# "Around the World in 80 Days" Standard DVD review



## Richard W. Haines (Jul 9, 2007)

"You're in the Show with Todd-AO"

I'll start this review of Michael Todd's Oscar winning 1956 epic with that tag
line which is important in that this really isn't a movie but a 'show' produced
to illustrate the attributes of that process. And a spectacular process it was...

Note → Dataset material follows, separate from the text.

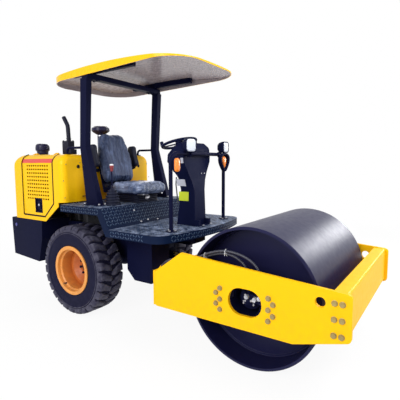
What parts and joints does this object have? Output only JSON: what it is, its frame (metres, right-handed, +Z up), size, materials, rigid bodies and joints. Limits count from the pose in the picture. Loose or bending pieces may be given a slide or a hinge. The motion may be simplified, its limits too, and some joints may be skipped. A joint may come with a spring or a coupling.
{
  "type": "single-drum road roller",
  "caption": "Articulated road roller with a smooth front drum in a plate frame, rear tyres, an open platform under a domed canopy, and an engine hood with lifting side doors.",
  "frame": {"origin": "on the ground, half way between the front of the side plates and the back of the counterweight, on the centre line", "axes": "+X forward along the machine, +Y to the operator's left, +Z up"},
  "size_m": [3.618, 1.41, 2.3398],
  "materials": {
    "yellow_paint": "satin",
    "black_paint": "satin",
    "rim_paint": "satin",
    "hose_rubber": "matte",
    "drum_steel": "satin",
    "engine_paint": "matte",
    "canopy_moulding": "gloss",
    "black_plastic": "matte",
    "amber_lens": "gloss",
    "black_rubber": "matte",
    "seat_vinyl": "satin",
    "exhaust_steel": "matte",
    "tyre_rubber": "matte",
    "rod_chrome": "polished"
  },
  "bodies": {
    "rear_frame": {"rear_frame": "black_paint", "rear_axle": "black_paint", "engine_block": "engine_paint", "counterweight": "black_paint", "tow_tongue": "black_paint", "hood": "yellow_paint", "platform": "black_paint", "fuel_tank": "black_paint", "battery_box": "black_paint", "steering_valve": "black_paint", "rops_post_right": "black_paint", "rops_post_left": "black_paint", "post_stays": "black_paint", "rops_crossbar": "black_paint", "canopy": "canopy_moulding", "canopy_rails": "black_paint", "console": "black_plastic", "steering_column": "black_paint", "lamp_frame": "black_paint", "headlamps": "black_plastic", "indicators": "amber_lens", "seat_suspension": "black_rubber", "seat_frame": "black_paint", "seat_cushion": "seat_vinyl", "seat_back": "seat_vinyl", "armrests": "seat_vinyl", "travel_lever": "black_rubber", "exhaust": "exhaust_steel", "intake_cap": "black_plastic", "air_precleaner": "black_plastic"},
    "hood_door_right": {"hood_door_right": "yellow_paint"},
    "hood_door_left": {"hood_door_left": "yellow_paint"},
    "steering_wheel": {"steering_wheel": "black_plastic"},
    "wheel_right": {"tyre_right": "tyre_rubber", "rim_right": "rim_paint"},
    "wheel_left": {"tyre_left": "tyre_rubber", "rim_left": "rim_paint"},
    "front_frame": {"side_plate_right": "yellow_paint", "side_plate_left": "yellow_paint", "front_beam": "yellow_paint", "rear_crossmember": "yellow_paint", "drum_carrier_right": "black_paint", "drum_carrier_left": "black_paint", "drum_motor": "black_paint", "drum_bearing": "black_paint", "drum_hose_outer": "hose_rubber", "drum_hose_inner": "hose_rubber"},
    "drum": {"drum": "drum_steel"},
    "steer_barrel": {"steer_barrel": "black_paint"},
    "steer_rod": {"steer_rod": "rod_chrome"}
  },
  "joints": [
    {"name": "hood_door_right_lift", "type": "hinge", "parent": "rear_frame", "child": "hood_door_right", "pos_m": [-1.319, -0.501, 1.528], "axis": [-1, 0, 0], "range_deg": [0, 75]},
    {"name": "hood_door_left_lift", "type": "hinge", "parent": "rear_frame", "child": "hood_door_left", "pos_m": [-1.319, 0.501, 1.528], "axis": [1, 0, 0], "range_deg": [0, 75]},
    {"name": "steering_wheel_turn", "type": "hinge", "parent": "rear_frame", "child": "steering_wheel", "pos_m": [0.067, 0, 1.615], "axis": [-0.2588, 0, 0.9659], "continuous": true},
    {"name": "wheel_right_spin", "type": "hinge", "parent": "rear_frame", "child": "wheel_right", "pos_m": [-0.691, -0.5645, 0.425], "axis": [0, 1, 0], "continuous": true},
    {"name": "wheel_left_spin", "type": "hinge", "parent": "rear_frame", "child": "wheel_left", "pos_m": [-0.691, 0.5645, 0.425], "axis": [0, 1, 0], "continuous": true},
    {"name": "articulation", "type": "hinge", "parent": "rear_frame", "child": "front_frame", "pos_m": [0.071, 0, 0.435], "axis": [0, 0, 1], "range_deg": [-30, 30]},
    {"name": "drum_spin", "type": "hinge", "parent": "front_frame", "child": "drum", "pos_m": [1.121, 0, 0.5], "axis": [0, 1, 0], "continuous": true},
    {"name": "steer_barrel_swing", "type": "hinge", "parent": "rear_frame", "child": "steer_barrel", "pos_m": [-0.369, 0.2, 0.435], "axis": [0, 0, 1], "range_deg": [-9, 9]},
    {"name": "steer_rod_slide", "type": "slide", "parent": "steer_barrel", "child": "steer_rod", "axis": [0.9999, -0.016, 0], "range_m": [-0.102, 0.102]}
  ],
  "couplings": [
    {"joint": "steer_barrel_swing", "follows": "articulation", "ratio": 0.28988},
    {"joint": "steer_rod_slide", "follows": "articulation", "m_per_rad": -0.1911}
  ]
}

To enjoy this picture you'll have to project on a DLP on the largest screen/image
you can without seeing pixels and the screen door effect. In my case I watched
it on the Optoma HD70 DLP and played on the Toshiba XA2 HD player which upscaled
it very nicely on my 10 foot wide glass beaded pull down screen. It almost resembed 
a high definition disc. Not as breathtaking as a 35mm Technicolor anamorphic print
but pretty close. If you cannot project it on a large screen, it's unlikely the film 
will work for you.

You're probably wondering what the difference is between a narrative movie and a
'show'. To understand and appreciate that you'll need some background on the
films of the fifties...

As I mentioned in another post, television had caused such a major drop in attendence
that cinemas were folding like dominoes throughout the country. The industry had
to do something to drag people away from their TV sets. Beginning in 1952 they
came up with one remedy which was Cinerama. Three interlocked 35mm cameras 
photographing the action in a U formation were later projected with three projectors 
in a similar format on a deeply curved screen with an interlocked 35mm magnetic
fullcoat containing seven channels. Five on top of the curved screen and two in the
back of the auditorium. Since the cinematography showed not only what was in
front of you but the sides of the location you got a peripheral illusion that you were
actually inside of the picture. When the cameras were placed on a rollercoaster or
boat you got motion sickness. It was an effective illusion until the cameras were static.
Then the audience ended up looking at the blurred panel joins and mis-matched color
of the three images.

Broadway Producer Michael Todd wanted to get into cinema but on his own terms,
not as a 'work for hire' for a studio like most other filmmakers. He saw a demonstration
of Cinerama in it's early stages and decided to co-produce an informercial of the 
process entitled, "This is Cinerama". He shot the first half of the film which included
the famous rollercoaster ride, canels of Venice and La Scala opera house. The movie
started with a standard 1.33 black and white introduction by journalist (and co-sponsor
of the system) Lowell Thomas who gave a brief history of cinema and then exclaimed,
"Ladies and Gentlemen...THIS IS CINERAMA". The three interlocked 35mm projectors
were turned on and the curtains opened to display the wide and curved panorama
of a rollercoaster ride which had audiences screaming. I saw the 1997 revival in
Ohio and it still worked as a great piece of showmanship. The rest of the film was 
a standard travelogue showing off various locations in the process.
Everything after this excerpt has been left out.